* **Directions**:
Will you give the material below again, every line exactly as it is?
○ ○ ○ ○
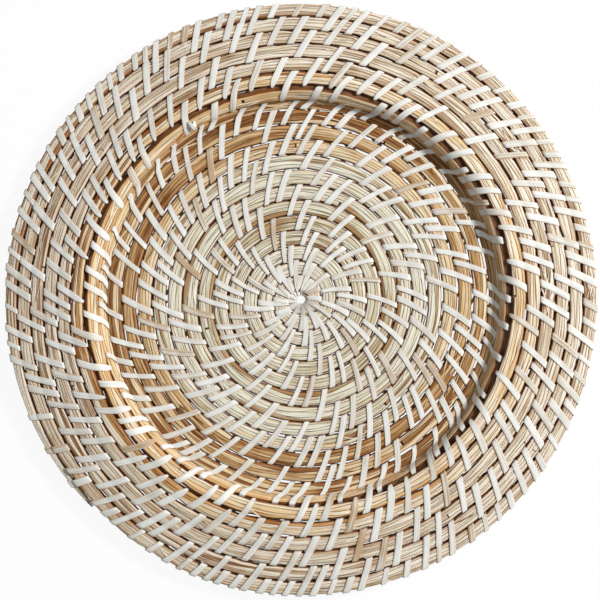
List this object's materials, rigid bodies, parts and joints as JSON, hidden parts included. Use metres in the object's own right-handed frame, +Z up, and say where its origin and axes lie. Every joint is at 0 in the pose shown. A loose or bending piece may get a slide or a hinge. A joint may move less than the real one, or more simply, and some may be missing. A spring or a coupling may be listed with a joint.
{
  "type": "charger plate",
  "caption": "Round coiled rattan charger plate: one spiral bundle of split cane laced with flat strips, with a flat well, a short wall and a falling rim.",
  "frame": {"origin": "centre of the plate on the table it stands on", "axes": "+Z up through the centre hole, +X to the right in the picture, +Y away from the viewer"},
  "size_m": [0.3278, 0.328, 0.0163],
  "materials": {
    "cane_cream": "split cane, matt, greenish cream with fine fibre lines",
    "cane_tan": "split cane, matt, tan with darker lines between the splints",
    "cane_golden": "split cane, matt, golden to orange brown on the wall",
    "cane_greige": "split cane, matt, pinkish beige with brown splints among it",
    "lacing": "peeled cane strip, smooth and slightly glossy, pale grey green white"
  },
  "bodies": {
    "root": {"core_centre": "cane_cream", "core_floor_inner": "cane_cream", "core_floor_middle": "cane_cream", "core_floor_outer": "cane_tan", "core_wall_foot": "cane_tan", "core_wall": "cane_golden", "core_crest": "cane_golden", "core_rim_inner": "cane_greige", "core_rim_middle": "cane_greige", "core_rim_outer": "cane_greige", "core_edge": "cane_greige", "lacing_turn_01": "lacing", "lacing_turn_02": "lacing", "lacing_turn_03": "lacing", "lacing_turn_04": "lacing", "lacing_turn_05": "lacing", "lacing_turn_06": "lacing", "lacing_turn_07": "lacing", "lacing_turn_08": "lacing", "lacing_turn_09": "lacing", "lacing_turn_10": "lacing", "lacing_turn_11": "lacing", "lacing_turn_12": "lacing", "lacing_turn_13": "lacing", "lacing_turn_14": "lacing", "lacing_turn_15": "lacing", "lacing_turn_16": "lacing", "lacing_turn_17": "lacing", "lacing_turn_18": "lacing", "lacing_turn_19": "lacing", "lacing_turn_20": "lacing", "edge_wraps": "lacing"}
  },
  "joints": []
}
○ ○ ○ ○
* **The solution**:
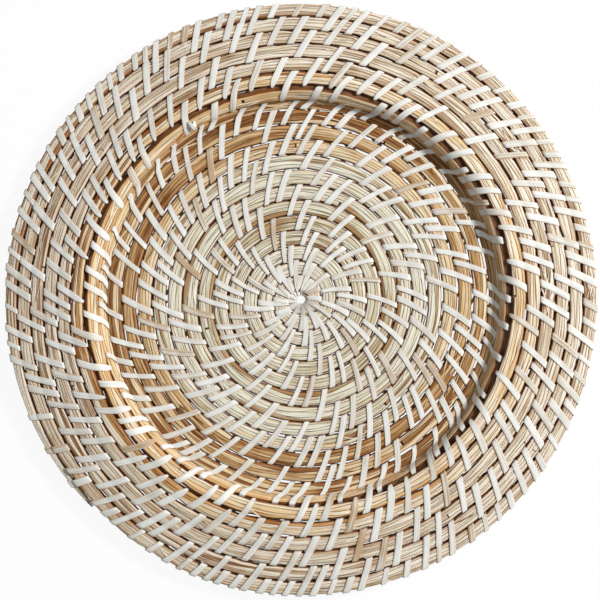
List this object's materials, rigid bodies, parts and joints as JSON, hidden parts included. Use metres in the object's own right-handed frame, +Z up, and say where its origin and axes lie. Every joint is at 0 in the pose shown. A loose or bending piece may get a slide or a hinge. A joint may move less than the real one, or more simply, and some may be missing. A spring or a coupling may be listed with a joint.
{
  "type": "charger plate",
  "caption": "Round coiled rattan charger plate: one spiral bundle of split cane laced with flat strips, with a flat well, a short wall and a falling rim.",
  "frame": {"origin": "centre of the plate on the table it stands on", "axes": "+Z up through the centre hole, +X to the right in the picture, +Y away from the viewer"},
  "size_m": [0.3278, 0.328, 0.0163],
  "materials": {
    "cane_cream": "split cane, matt, greenish cream with fine fibre lines",
    "cane_tan": "split cane, matt, tan with darker lines between the splints",
    "cane_golden": "split cane, matt, golden to orange brown on the wall",
    "cane_greige": "split cane, matt, pinkish beige with brown splints among it",
    "lacing": "peeled cane strip, smooth and slightly glossy, pale grey green white"
  },
  "bodies": {
    "root": {"core_centre": "cane_cream", "core_floor_inner": "cane_cream", "core_floor_middle": "cane_cream", "core_floor_outer": "cane_tan", "core_wall_foot": "cane_tan", "core_wall": "cane_golden", "core_crest": "cane_golden", "core_rim_inner": "cane_greige", "core_rim_middle": "cane_greige", "core_rim_outer": "cane_greige", "core_edge": "cane_greige", "lacing_turn_01": "lacing", "lacing_turn_02": "lacing", "lacing_turn_03": "lacing", "lacing_turn_04": "lacing", "lacing_turn_05": "lacing", "lacing_turn_06": "lacing", "lacing_turn_07": "lacing", "lacing_turn_08": "lacing", "lacing_turn_09": "lacing", "lacing_turn_10": "lacing", "lacing_turn_11": "lacing", "lacing_turn_12": "lacing", "lacing_turn_13": "lacing", "lacing_turn_14": "lacing", "lacing_turn_15": "lacing", "lacing_turn_16": "lacing", "lacing_turn_17": "lacing", "lacing_turn_18": "lacing", "lacing_turn_19": "lacing", "lacing_turn_20": "lacing", "edge_wraps": "lacing"}
  },
  "joints": []
}